Yeah, it’s easy to get nostalgic about old stuff, particularly when the old stuff was legit good. But man, FTP and telnet needed to die in a fire.


What do you think of TFTP then? All things have their uses. Outside of the valley, a ton of things don't live on untrusted networks.


Someday when there's a universal way to share files between people on a network without passwords FTP might die. So far it is the least painful way of having a place people can just dump files to and grab files from without authentication.


Unfortunately, as of today, the majority of "computer operators" struggle to share a file if it requires more than a single operation of "drag/drop".


In 2018 teaching totally non-technical users to effectively use Dropbox and OneDrive is even a challenge, and those companies have a great many staff positions between them whose full time job is UI design and usability.


Why are you so condescending towards users? Maybe pretending that everyone who uses a computer and isn't a gerybeard is a drooling moron is part of why computers suck so much in 2018.


> somewhat like usenet, ftp, telnet, etc

Don't conflate protocols that are terrible with protocols that aren't 'hip'. ftp and telnet have been replaced (thankfully) and should die in a fire. Usenet is still cool though.

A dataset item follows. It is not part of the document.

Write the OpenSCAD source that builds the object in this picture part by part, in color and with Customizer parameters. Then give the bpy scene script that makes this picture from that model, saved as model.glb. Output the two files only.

It's not really anything to do with the protocols, they don't really matter. The protocols represented the tools you could use to consume the internet, usenet allowed you to follow special interest groups, ftp allowed you to get files ( back in the day of public domain and shareware ), telnet let you into other systems, either for another shell or to play MUDs :) IRC allowed you to chat, Gopher allowed you to find information and resources, and of course there was email. Other than email ( which is a super crappy system ), all the others are fringe tools these days.


And speaking of Usenet... https://www.eternal-september.org/


In my opinion the reasons for loss of userbase & mindshare:

1 Spam and noise -> No proper authentication and moderating system for channels. It's hard to keep bad agents out of channels.

2 Competition -> Forums had more features (including a solution for point 1, also https) and didn't require a special client. If you could easily send cat gifs in chats IRC would have been great.


If your network runs services you can set your channel to require being authed with nickserv to join. Sure people can make a new account if you ban them but they can on a web forum too.

Or you can set channel so only voiced nicks can speak and de-voice a nick to moderate.

Or even make an access list so only specific authed nicks can join. None of this is ideal though I agree.


Why is the biggest loss of userbase not attributed to really bad barrier of entry and UI? As a layperson it's much easier and friendlier to join Discord/related software which has a ton more features.



Oh man, so many hours in my teens on this. It was my tumblr, I think.